Dobbiamo invece considerare gli obiettivi, ma come facciamo a conoscerli? Abbiamo alcune indicazioni. Alla chiusura del Tff, il presidente del Museo del Cinema, Enzo Ghigo, ha detto che «Giulio Base ha seguito le indicazioni del comitato di gestione riducendo il numero dei film e delle sale». Obiettivo raggiunto già prima che il festival iniziasse. Veniamo ora al secondo obiettivo, forse più importante: la visibilità. Ce lo dice il comunicato stampa del Tff: +57,4% di persone raggiunte sui social (oltre 1 milione in totale) e +60% di copertura mediatica.

Per costruire un buon piano di comunicazione si parte dagli obiettivi. Possiamo assumere che le indicazioni del comitato di gestione fossero quelle di ridurre i costi «tecnici» (sale e film) per spostare parte del budget (con qualche cosetta in più) sulla promozione. Ecco, Giulio Base l’ha fatto. Non lo conosco così bene, ma quando ho avuto a che fare con lui ho capito quanta passione metta nel lavoro che fa, perciò non ho motivo di pensare che abbia deciso di snaturare il festival. Ha proposto un progetto in linea con le necessità del Museo del Cinema e l’ha realizzato, perché di Torino e del festival si è parlato parecchio su tv e giornali italiani e internazionali. Non ho però gli strumenti per giudicare la qualità dei film.
Ora il problema è un altro: a che serve il Torino Film Festival? Se serve a dare spazio ai giovani cineasti allora quest’anno non è stato efficace, anzi la scomparsa della sezione dedicata al territorio locale (prima Spazio Torino e poi Piemonte Factory) è stata un brutto segnale. Il concorso è stato pressoché oscurato dagli ospiti, sebbene il pubblico l’abbia seguito. Se il festival serve a promuovere il Museo del Cinema e Torino allora ha assolto al suo scopo, c’è solo da capire se questo patrimonio di visibilità verrà sfruttato, magari costruendo qualcosa durante l’anno.

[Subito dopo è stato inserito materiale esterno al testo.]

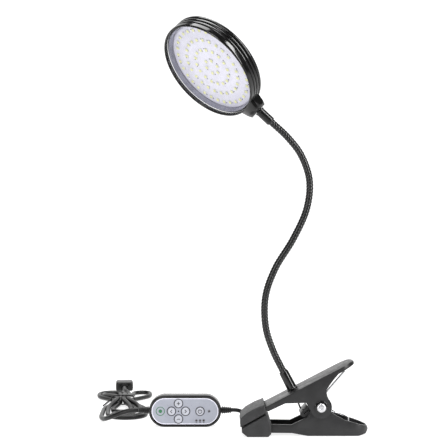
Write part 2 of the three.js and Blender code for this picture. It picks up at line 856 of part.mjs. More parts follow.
// ---- cords ----
const LAMP_CORD_ROUTE = [
  [-6, 17.3, 6.5],
  [-6.3, 20.6, 6.2],
  [-7.9, 24.2, 5.4],
  [-11, 27.2, 4.4],
  [-15.4, 28.8, 3.2],
  [-20.5, 29, 2.2],
  [-26, 28.6, 1.6],
  [-32, 28, 1.5],
  [-38, 27.4, 2.2],
  [-43.5, 26.8, 4.6],
  [-48.5, 26.3, 7.8],
  [-53.5, 26, 10.3],
  [-57.6, 26, 11.3],
  [-60.3, 26, 11.3],
].map(([x, y, z]) => V(x, y, z));

// In the hank's own axes: along, side, height.
const USB_START_ROUTE = [
  [-87.4, 11, 11.3],
  [-87.2, 7, 11.1],
  [-86, 1, 9.9],
  [-82.8, -5, 7.2],
  [-77.5, -10.2, 4.4],
  [-70.5, -13.6, 2.4],
  [-66.6, -14.8, 1.9],
].map(([along, side, z]) => V(side, along, z));

const USB_END_ROUTE = [
  [54.4, PLUG_SIDE, 3.4],
  [57, PLUG_SIDE, 3.5],
  [60, PLUG_SIDE, 3.7],
  [PLUG_START - GAP, PLUG_SIDE, PLUG_Z],
].map(([along, side, z]) => V(side, along, z));

function hankSolid() {
  const shape = new THREE.Shape();
  shape.moveTo(-9, 0);
  shape.bezierCurveTo(-11, 14, -20.6, 22, -20.6, 35);
  shape.bezierCurveTo(-20.6, 47, -12, 54, -5, 54);
  shape.lineTo(12, 54);
  shape.bezierCurveTo(19, 54, 22.6, 44, 22.6, 36);
  shape.bezierCurveTo(22.6, 24, 11, 14, 9, 0);
  shape.bezierCurveTo(11, -16, 19, -28, 19, -44);
  shape.bezierCurveTo(19, -58, 12, -66, 3, -66);
  shape.lineTo(-17, -66);
  shape.bezierCurveTo(-17.4, -40, -12, -18, -9, 0);
  return upright(shape, 0, HANK_HEIGHT, 0, 5);
}

function twistTie() {
  const [inner, outer, top] = [9.4, 10.3, HANK_HEIGHT + GAP];
  const arch = cut(
    box(-outer, outer, -1.3, 1.3, 0.2, top + 0.9),
    box(-inner, inner, -3, 3, -1, top),
  );
  return join(arch, strut(V(-outer + 0.3, 0, 4.6), V(-15.2, -11, 2), 0.9));
}

// ---- USB plug, drawn along +Y in the hank's axes ----
function plugMould() {
  const y = PLUG_START;
  const [bootX, bootZ] = [BOOT.width / 2, BOOT.height / 2];
  const boot = box(-bootX, bootX, y, y + BOOT.length + 0.5, -bootZ, bootZ);
  const grip = roundedBar(MOULD.width, MOULD.height, MOULD.length, 1.6);
  grip.translate(0, y + BOOT.length, 0);
  const socketEnd = y + BOOT.length + MOULD.length;
  const [w, h] = [USB_SHELL.width / 2 + GAP, USB_SHELL.height / 2 + GAP];
  const socket = box(-w, w, socketEnd - 6, socketEnd + 5, -h, h);
  return cut(join(boot, grip), socket);
}

// A bar along +Y with a rounded rectangle for its section.
function roundedBar(width, height, length, r) {
  const [w, h] = [width / 2 - r, height / 2 - r];
  const shape = new THREE.Shape();
  shape.absarc(w, -h, r, -Math.PI / 2, 0);
  shape.absarc(w, h, r, 0, Math.PI / 2);
  shape.absarc(-w, h, r, Math.PI / 2, Math.PI);
  shape.absarc(-w, -h, r, Math.PI, 1.5 * Math.PI);
  return upright(shape, -length, length, 0, 4).rotateX(Math.PI / 2);
}

const SHELL_END = PLUG_START + BOOT.length + MOULD.length + USB_SHELL.out;
const SHELL_START = SHELL_END - USB_SHELL.out - 5.6;

function plugShell() {
  const { width, height, wall } = USB_SHELL;
  const outer = box(-width / 2, width / 2, SHELL_START, SHELL_END, -height / 2, height / 2);
  const [w, h] = [width / 2 - wall, height / 2 - wall];
  const bore = box(-w, w, SHELL_START + 1, SHELL_END + 1, -h, h);
  const windows = [-1, 1].map((side) => {
    const x = side * 2.9;
    return box(x - 1.25, x + 1.25, SHELL_END - 7, SHELL_END - 4.7, -5, 5);
  });
  return cut(outer, bore, ...windows);
}

function plugTongue() {
  return box(-5.3, 5.3, SHELL_START + 1 + GAP, SHELL_END - 0.6, -1.55, 0.3);
}

function plugContact(place) {
  const x = (place - 1.5) * 2.3;
  return box(x - 0.5, x + 0.5, SHELL_END - 8.6, SHELL_END - 1, 0.6, 0.8);
}

function addUsbLead(parent) {
  const hank = new THREE.Group();
  hank.position.copy(HANK_TIE);
  hank.rotation.z = RAD(HANK_TURN);
  parent.add(hank);
  add(hank, "cord_usb_start", tube(USB_START_ROUTE, USB_CORD_R, 10), CORD_BLACK);
  add(hank, "cord_usb_hank", hankSolid(), CORD_BLACK);
  add(hank, "cord_usb_end", tube(USB_END_ROUTE, USB_CORD_R, 4), CORD_BLACK);
  add(hank, "twist_tie", twistTie(), CORD_BLACK);
  const plug = new THREE.Group();
  plug.position.set(PLUG_SIDE, 0, PLUG_Z);
  hank.add(plug);
  add(plug, "plug_mould", plugMould(), CORD_BLACK);
  add(plug, "plug_shell", plugShell(), STEEL);
  add(plug, "plug_tongue", plugTongue(), BOARD_WHITE);
  for (let i = 0; i < 4; i += 1) add(plug, `plug_contact_${i + 1}`, plugContact(i), BRASS);
}

// The thin lead from the neck's nut down to its clamp on the lower arm.
const LEAD_ROUTE = [V(-15.4, 0, 23.5), V(-14.7, 0, 20.8), V(-13.2, 0, 17)];

// ---- assembly ----
function addClip(parent) {
  add(parent, "lower_arm", lowerArm(), CLIP_PLASTIC);
  add(parent, "lower_jaw_cap", lowerCap(), CAP_RUBBER);
  add(parent, "lead_clamp", leadClamp(), GLOSS_BLACK);
  add(parent, "cord_gland", cordGland(), CORD_BLACK);
  add(parent, "pivot_rivet", pivotRivet(), STEEL);
  add(parent, "washer_front", washer(-1), GLOSS_BLACK);
  add(parent, "washer_rear", washer(1), GLOSS_BLACK);
  add(parent, "torsion_spring", torsionSpring(), STEEL);
  const upper = new THREE.Group();
  upper.position.z = PIVOT_Z;
  upper.rotation.y = RAD(-UPPER_TILT);
  parent.add(upper);
  add(upper, "upper_arm", upperArm(), CLIP_PLASTIC);
  add(upper, "upper_jaw_cap", upperCap(), CAP_RUBBER);
  add(upper, "lower_ferrule", lowerFerrule(), GLOSS_BLACK);
  add(upper, "ferrule_nut", ferruleNut(), STEEL);
  add(parent, "lead_wire", tube(LEAD_ROUTE, LEAD_R, 3), CORD_BLACK);
}

const lamp = new THREE.Group();
addClip(lamp);
addNeck(lamp);
addHead(lamp);
addController(lamp);
add(lamp, "cord_lamp", tube(LAMP_CORD_ROUTE, LAMP_CORD_R, 28), CORD_BLACK);
addUsbLead(lamp);

export default lamp;
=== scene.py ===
# Clip-on LED grow light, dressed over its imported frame.
# Lengths are in millimetres until MM turns them to metres; the lights' are in metres.
import json
import math

import bmesh
import bpy
from mathutils import Matrix, Vector


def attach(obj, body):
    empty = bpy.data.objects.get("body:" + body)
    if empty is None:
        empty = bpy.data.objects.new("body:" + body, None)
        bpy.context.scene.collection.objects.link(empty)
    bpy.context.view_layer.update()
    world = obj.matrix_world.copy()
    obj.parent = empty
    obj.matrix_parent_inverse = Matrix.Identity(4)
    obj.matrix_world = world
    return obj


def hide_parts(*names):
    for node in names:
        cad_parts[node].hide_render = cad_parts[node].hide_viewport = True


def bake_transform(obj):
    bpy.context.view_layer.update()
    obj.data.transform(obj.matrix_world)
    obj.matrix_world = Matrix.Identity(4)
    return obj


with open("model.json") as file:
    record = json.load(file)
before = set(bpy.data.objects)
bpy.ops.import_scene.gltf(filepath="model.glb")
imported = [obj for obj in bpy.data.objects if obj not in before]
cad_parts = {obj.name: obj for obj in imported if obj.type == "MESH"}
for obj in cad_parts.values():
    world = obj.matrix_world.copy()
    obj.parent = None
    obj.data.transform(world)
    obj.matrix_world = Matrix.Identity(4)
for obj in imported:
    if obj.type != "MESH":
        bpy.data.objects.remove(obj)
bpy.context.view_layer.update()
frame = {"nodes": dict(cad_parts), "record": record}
NODES = frame["nodes"]
MM = 0.001


def mm(*values):
    return Vector(values) * MM


# ---- camera ----
def make_camera():
    """Level, a little above the middle of the lamp and 720 mm in front of it."""
    data = bpy.data.cameras.new("camera")
    data.sensor_width = 36
    data.lens = 83.9
    camera = bpy.data.objects.new("camera", data)
    camera.location = mm(-66, -720, 144.2)
    camera.rotation_euler = (math.pi / 2, 0, 0)
    bpy.context.collection.objects.link(camera)
    bpy.context.scene.camera = camera


make_camera()


# ---- materials ----
class Shader:
    """A Principled material whose colour, roughness and bump vary with noise in the object's own space."""

    def __init__(self, name, roughness, metallic=0.0, **uniform):
        self.name = name
        self.material = bpy.data.materials.new(name + "_look")
        self.material.use_nodes = True
        self.tree = self.material.node_tree
        self.principled = self.tree.nodes["Principled BSDF"]
        self.principled.inputs["Roughness"].default_value = roughness
        self.principled.inputs["Metallic"].default_value = metallic
        for socket, value in uniform.items():
            self.principled.inputs[socket.replace("_", " ")].default_value = value
        self.coordinates = self.tree.nodes.new("ShaderNodeTexCoord").outputs["Object"]

    def noise(self, size, detail=3.0, stretch=(1, 1, 1)):
        """Noise whose features are about size millimetres."""
        mapping = self.tree.nodes.new("ShaderNodeMapping")
        mapping.inputs["Scale"].default_value = [s / (size * MM) for s in stretch]
        texture = self.tree.nodes.new("ShaderNodeTexNoise")
        texture.inputs["Scale"].default_value = 1.0
        texture.inputs["Detail"].default_value = detail
        self.tree.links.new(self.coordinates, mapping.inputs["Vector"])
        self.tree.links.new(mapping.outputs["Vector"], texture.inputs["Vector"])
        return texture.outputs["Fac"]

    def colour(self, dark, light, size, detail=3.0):
        ramp = self.tree.nodes.new("ShaderNodeValToRGB")
        ramp.color_ramp.elements[0].position = 0.35
        ramp.color_ramp.elements[1].position = 0.65
        ramp.color_ramp.elements[0].color = (*dark, 1)
        ramp.color_ramp.elements[1].color = (*light, 1)
        self.tree.links.new(self.noise(size, detail), ramp.inputs["Fac"])
        self.tree.links.new(ramp.outputs["Color"], self.principled.inputs["Base Color"])
        return self

    def rough(self, low, high, size, stretch=(1, 1, 1)):
        spread = self.tree.nodes.new("ShaderNodeMapRange")
        spread.inputs["From Min"].default_value = 0.3
        spread.inputs["From Max"].default_value = 0.7
        spread.inputs["To Min"].default_value = low
        spread.inputs["To Max"].default_value = high
        self.tree.links.new(self.noise(size, 2.0, stretch), spread.inputs["Value"])
        self.tree.links.new(spread.outputs["Result"], self.principled.inputs["Roughness"])
        return self

    def bump(self, depth, size, strength=0.5, stretch=(1, 1, 1)):
        node = self.tree.nodes.new("ShaderNodeBump")
        node.inputs["Strength"].default_value = strength
        node.inputs["Distance"].default_value = depth * MM
        self.tree.links.new(self.noise(size, 2.0, stretch), node.inputs["Height"])
        self.tree.links.new(node.outputs["Normal"], self.principled.inputs["Normal"])
        return self

    def glow(self, stops):
        """Light given off, changing with depth; the stops are y in metres and brightness."""
        first, last = stops[0][0], stops[-1][0]
        axes = self.tree.nodes.new("ShaderNodeSeparateXYZ")
        spread = self.tree.nodes.new("ShaderNodeMapRange")
        spread.inputs["From Min"].default_value = first
        spread.inputs["From Max"].default_value = last
        ramp = self.tree.nodes.new("ShaderNodeValToRGB")
        elements = ramp.color_ramp.elements
        while len(elements) < len(stops):
            elements.new(0.5)
        for element, (y, brightness) in zip(elements, stops):
            element.position = (y - first) / (last - first)
            element.color = (brightness, brightness, brightness, 1)
        self.tree.links.new(self.coordinates, axes.inputs["Vector"])
        self.tree.links.new(axes.outputs["Y"], spread.inputs["Value"])
        self.tree.links.new(spread.outputs["Result"], ramp.inputs["Fac"])
        self.tree.links.new(ramp.outputs["Color"], self.principled.inputs["Emission Color"])
        self.principled.inputs["Emission Strength"].default_value = 1.0
        return self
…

Personalmente, posso dire che un festival vetrina non mi dispiacerebbe, a patto che si faccia qualcosa grazie al ritorno mediatico, magari offrendo una parte della suddetta vetrina a chi nel territorio ci vive e lavora. Davvero ci serve un festival così? Io dico di sì, ma è una questione di equilibri. Questa città, purtroppo, non vede l’ora di gettarsi tra le braccia di Sharon Stone e pazienza se nessuno vedrà il doc sulla Val di Susa o sulle miniere di Cairo Montenotte. Oppure, in maniera schizofrenica, snobba tutto ciò che può portare visibilità ma si lamenta delle sale vuote. Insomma, ci serve equilibrio, magari non arrivare a 12 stelle della Mole (dai…) ma nemmeno fermarsi a uno o due ospiti «mediatici».

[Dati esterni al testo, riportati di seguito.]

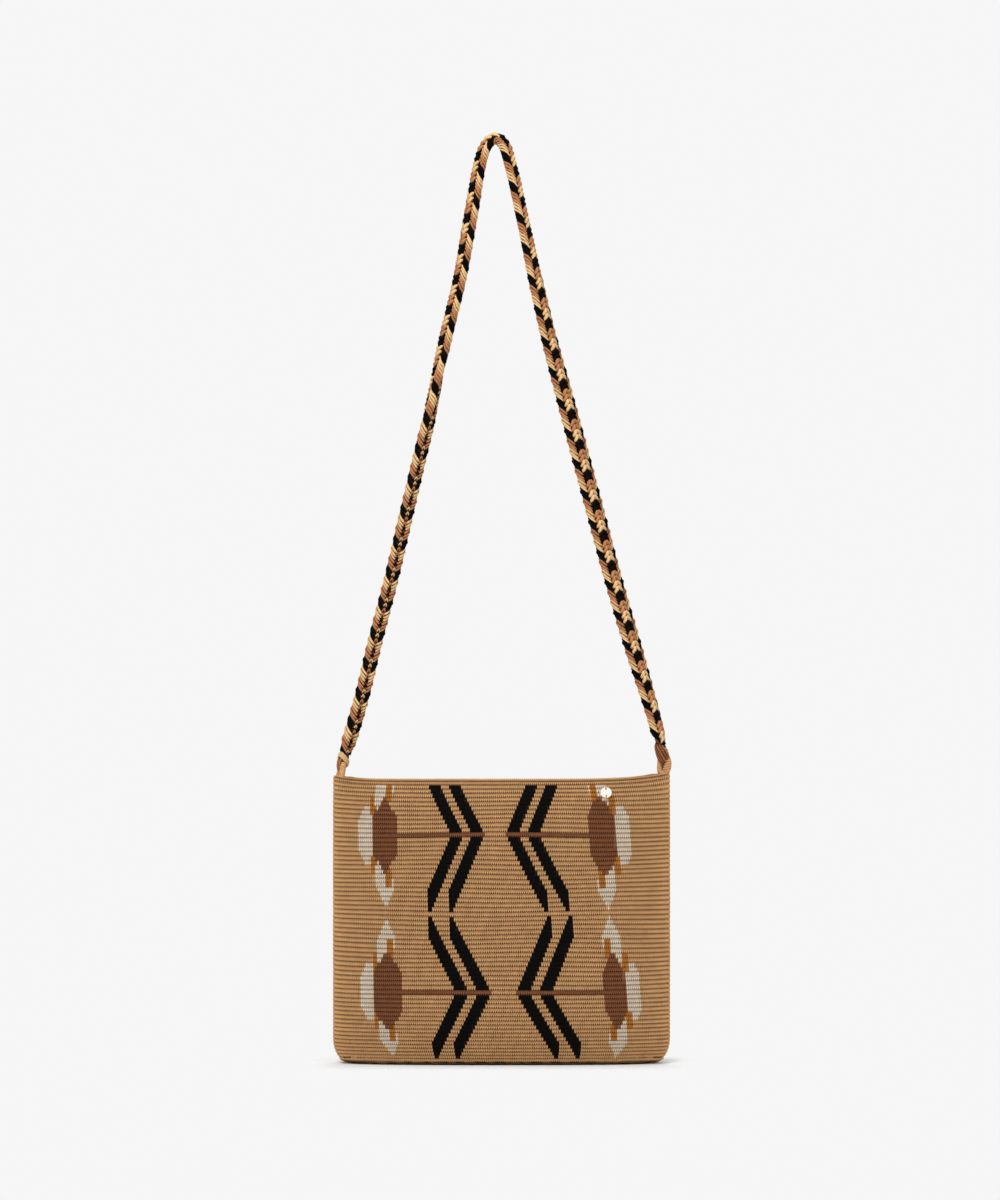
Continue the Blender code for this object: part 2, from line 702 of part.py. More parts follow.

E qui suggerisco una pubblica ammenda come giornalista e spettatore. Quanti articoli o servizi tv avremmo fatto sul Tff senza Sharon Stone, Angelina Jolie, Ron Howard e gli altri? Quanti articoli o servizi tv sul Tff avremmo letto o guardato senza questi personaggi? La necessità, condivisibile o meno, era che del festival si parlasse molto più che in passato e questo è stato fatto. Manca, come sempre, l’equilibrio. Aprirsi a un pubblico più ampio non significa abbandonare i cinefili, essere più glamour non deve far perdere i contenuti. La domanda è: a qualcuno di quelli che tengono le redini della città interessano davvero i contenuti o basta passare tutte le sere al Tg1?
Mi viene in mente la Torino che si scopre appassionata di tennis per dieci giorni l’anno e poi stop, la stessa Torino che dopo quattro anni di Atp Finals non ha neanche immaginato una sottospecie di progetto sportivo sul tennis a medio o lungo termine, per non parlare del ciclismo fra Giro d’Italia, Tour de France e Vuelta che hanno fatto e faranno tappe in Piemonte, ma questa è un’altra storia.